Hoping to run into the Teachers from Newsome, the school where I was working back in Florida, I was scanning the crowds off school groups but no such luck, so I took the metro over to Les Corts and set off for the FC Barcelona Stadium. For being one of the biggest clubs in Europe I expected to see a much more captivating stadium. The tour of the stadium and museum costs 22 Euros, outside of the range I was willing to pay so I headed out for my penultimate stop.
I had already visited the Magic Fountain near Plaza Espanya so it was irritating that I had to waste a metro trip back there and spend an extra hour basically just in traveling, but there was something I really wanted to see once Jasmine reminded me last night. Jasmine Studies Architecture so we had that connection and started taking about the Barcelona Pavilion which had an idea of but wasn’t 100% sure.she saw yesterday and highly recommended seeing it. I passed by it because it is such an understated building but it is the example of the Minimalist Movement, which I really like. When I was studying Architecture I remember studying Mies Van Der Rohe’s Barcelona Pavilion which was built in the 1920’s for the World’s Fair. But after the Spanish civil war it was left as rubble until enthusiasts unearthed the foundation and rebuilt it.
It was 3 Euros to get in but it was worth it as this was a nice relaxing place to sit and take a breather after lugging around my backpack full of clothes and computer and whatever else. The Example of the Minimalist movement is an open floor plan shelter with no completely closed in spaces, with a rectangular outdoor reflecting pond filled with river rock and a more secluded, smaller one with a stone sculpture of a nude woman posed in with hands elegantly above her head as if she were dancing flamenco.
At the Barcelona Pavilion there were three Asians taking tons of pictures with nice looking cameras so I asked them to take one of me and the building. Turns out they were Japanese and were really happy when I told them about the Japanese guys I met and when I showed them rock paper scissors in Japanese, we even had a few impromptu rounds and I think they wanted me to stay and talk but I had to get moving.
My last stop before the airport was back to the Mercado de la Boqueria to buy another bottle of fresh fruit juice, pulp and all.

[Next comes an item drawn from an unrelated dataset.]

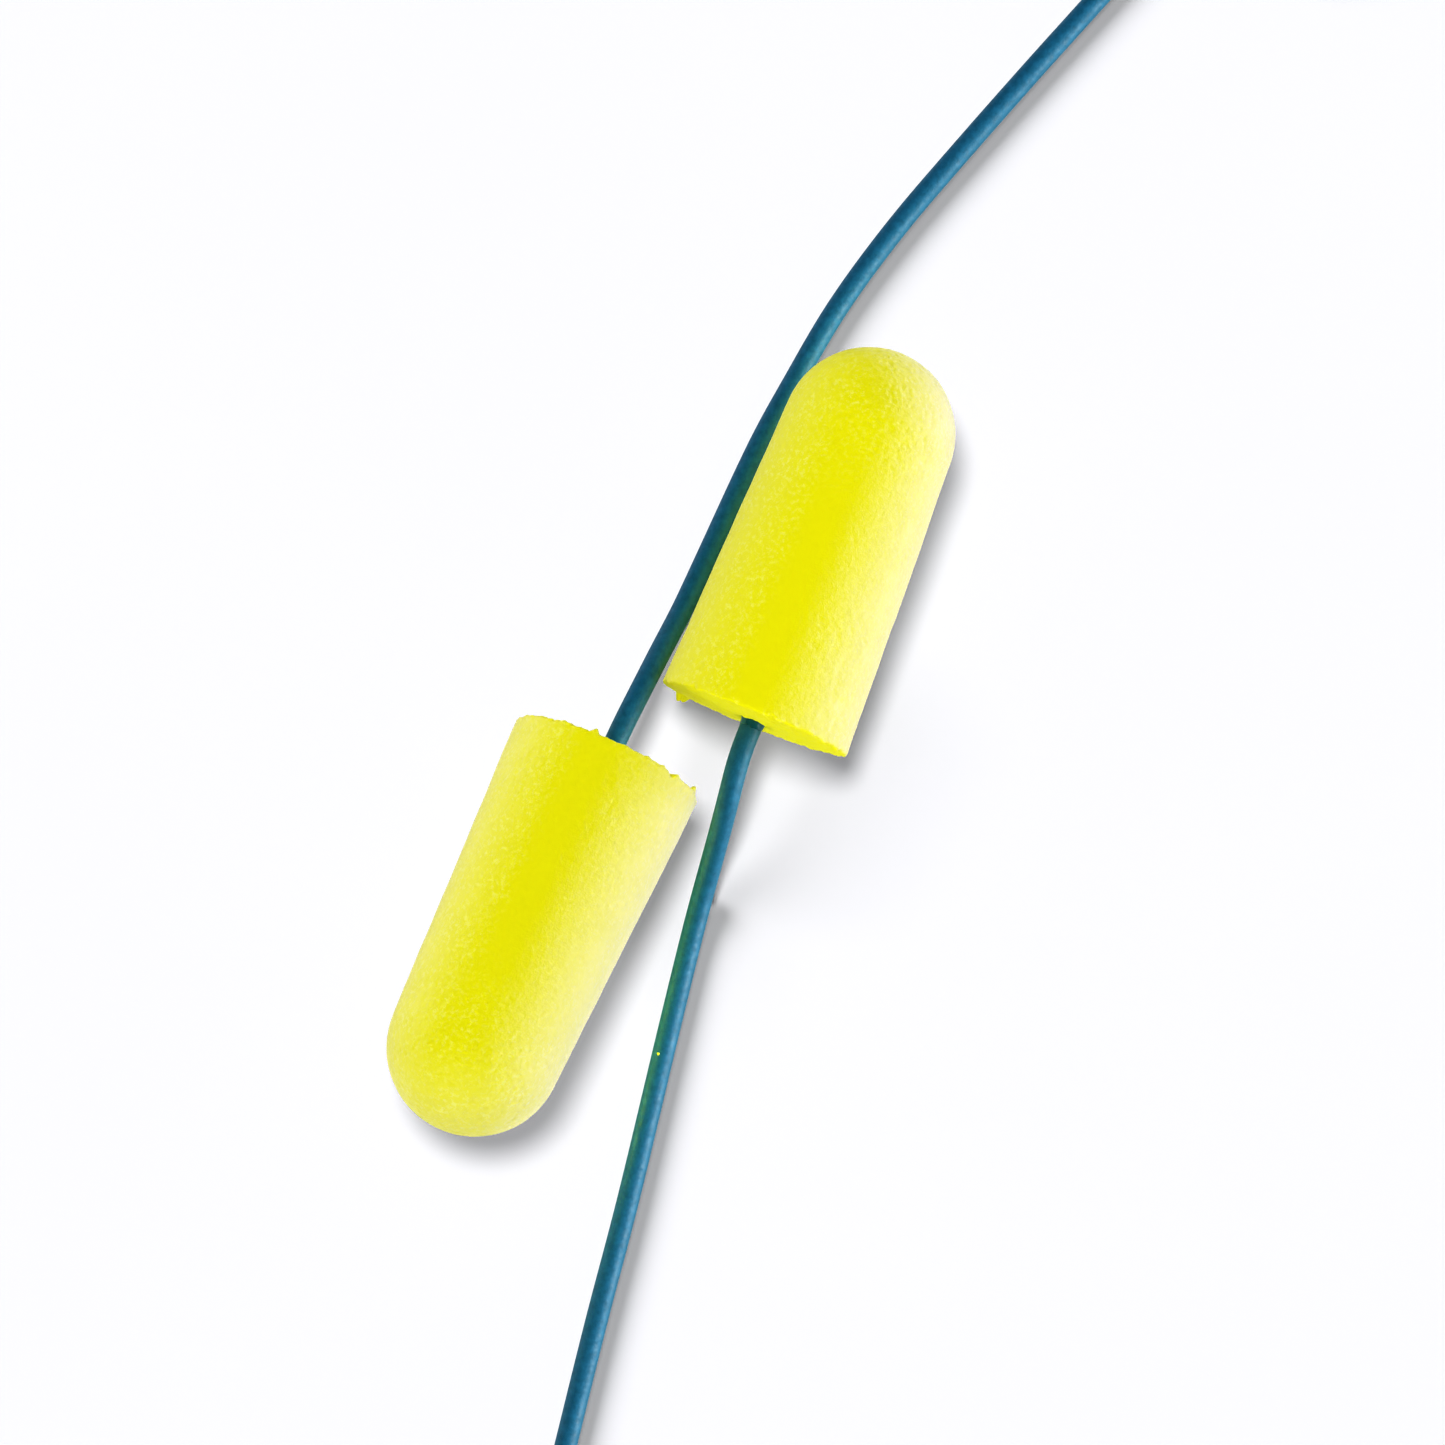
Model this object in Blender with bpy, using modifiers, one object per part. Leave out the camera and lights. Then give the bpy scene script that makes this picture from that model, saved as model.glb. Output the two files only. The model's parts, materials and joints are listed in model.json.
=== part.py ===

Last time I got Passion Fruit or “maracuya”, but this time I Enjoyed apple raspberry.In Plaza Catalunya the Aero Bus picks up people heading to Terminals 1 and 2 for about 5 Euros, a bit more expensive than the regular bus that does the same job but it’s also a tad quicker.
I passed security in one minute no problems; that’s two in a row without even a pat down. On the other side I sat around for an hour and 45 minutes waiting for boarding. As I was waiting to board, my flight friends from Texas, Nancy and … who I sat with on the way to Barcelona were just arriving so we chatted a bit about Barcelona which we both agreed was an awesome city but we had different seats this time so we said good bye.
On the ground, since I knew they had one full day still in Madrid, I found them ate the baggage claim and offered them some info which I had written down about how and where to go if they wanted to visit Segovia. They seemed excited to talk but I had to cut them off because I wasn’t sure when my bus would leave Madrid for Segovia and I still had about 20 minutes metro trip to get to the bus.
When I got to the bus station I got my return trip ticket and had exactly two minutes to spare, getting one of the last 5 seats on the bus. I finally got home around 10. The silent streets of shuttered storefronts were a perfect backdrop to the melancholia of leaving Barcelona and all the people I met there. Although I only met them a few days ago they were amazing company; I wish I could have stayed traveling with them.